So­weit die Be­klag­te in der Ab­wei­chung im Um­fang von 8 % bei dem Kom­bi­wert – al­lein auf ihn dürf­te es grund­sätz­lich an­kom­men – schon kei­nen Man­gel sieht, ver­mag der Se­nat dem nicht zu fol­gen. Er be­jaht Man­gel­haf­tig­keit als sol­che. Da­bei wird nicht ver­kannt, dass die im täg­li­chen Fahr­be­trieb er­ziel­ten Wer­te prak­tisch nie­mals den Her­stel­ler­an­ga­ben ex­akt ent­spre­chen kön­nen, selbst wenn die­se – wie im vor­lie­gen­den Pro­spekt – als Von-Bis-Wer­te mit­ge­teilt wer­den. Denn wie aus dem Pro­spekt er­sicht­lich, wur­den die an­ge­ge­be­nen Wer­te nach dem vor­ge­schrie­be­nen Mess­ver­fah­ren (Richt­li­nie 80/1268/EWG in der ge­gen­wär­tig gel­ten­den Fas­sung) er­mit­telt. Die­ses Mess­ver­fah­ren hat auch der Sach­ver­stän­di­ge S im kon­kre­ten Fall zu­grun­de ge­legt, was me­tho­disch der al­lein rich­ti­ge Prüf­weg ist (vgl. OLG Karls­ru­he, Urt. v. 01.02.2008 – 1 U 97/07, BeckRS 2008, 07903).

Ei­ne Ab­wei­chung von 8 % beim Ge­samt­ver­brauch (Kom­bi­wert) muss ein Neu­fahr­zeug­käu­fer nicht to­le­rie­ren.
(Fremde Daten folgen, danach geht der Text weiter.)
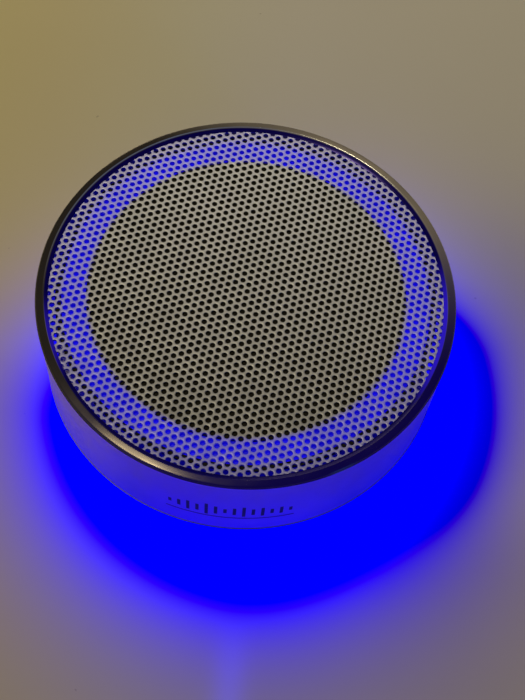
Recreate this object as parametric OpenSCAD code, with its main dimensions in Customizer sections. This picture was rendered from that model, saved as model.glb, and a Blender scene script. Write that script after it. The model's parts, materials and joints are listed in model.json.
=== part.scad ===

Hin­zu­neh­men hat er le­dig­lich ei­ne Feh­ler­to­le­ranz, die bei der Her­stel­lung von tech­ni­schen Pro­duk­ten nicht aus­zu­schlie­ßen ist. Sie ist mit 2 % zu ver­an­schla­gen. Hin­zu kommt, dass selbst bei ei­ner Mes­sung nach dem EU-Ver­fah­ren Ab­wei­chun­gen in Form von Mes­sun­ge­nau­ig­kei­ten von bis zu 2 % als nor­mal gel­ten. Das be­deu­tet, dass ein Neu­fahr­zeug­käu­fer ei­nen er­höh­ten Kraft­stoff­ver­brauch von bis zu 4 % hin­zu­neh­men hat.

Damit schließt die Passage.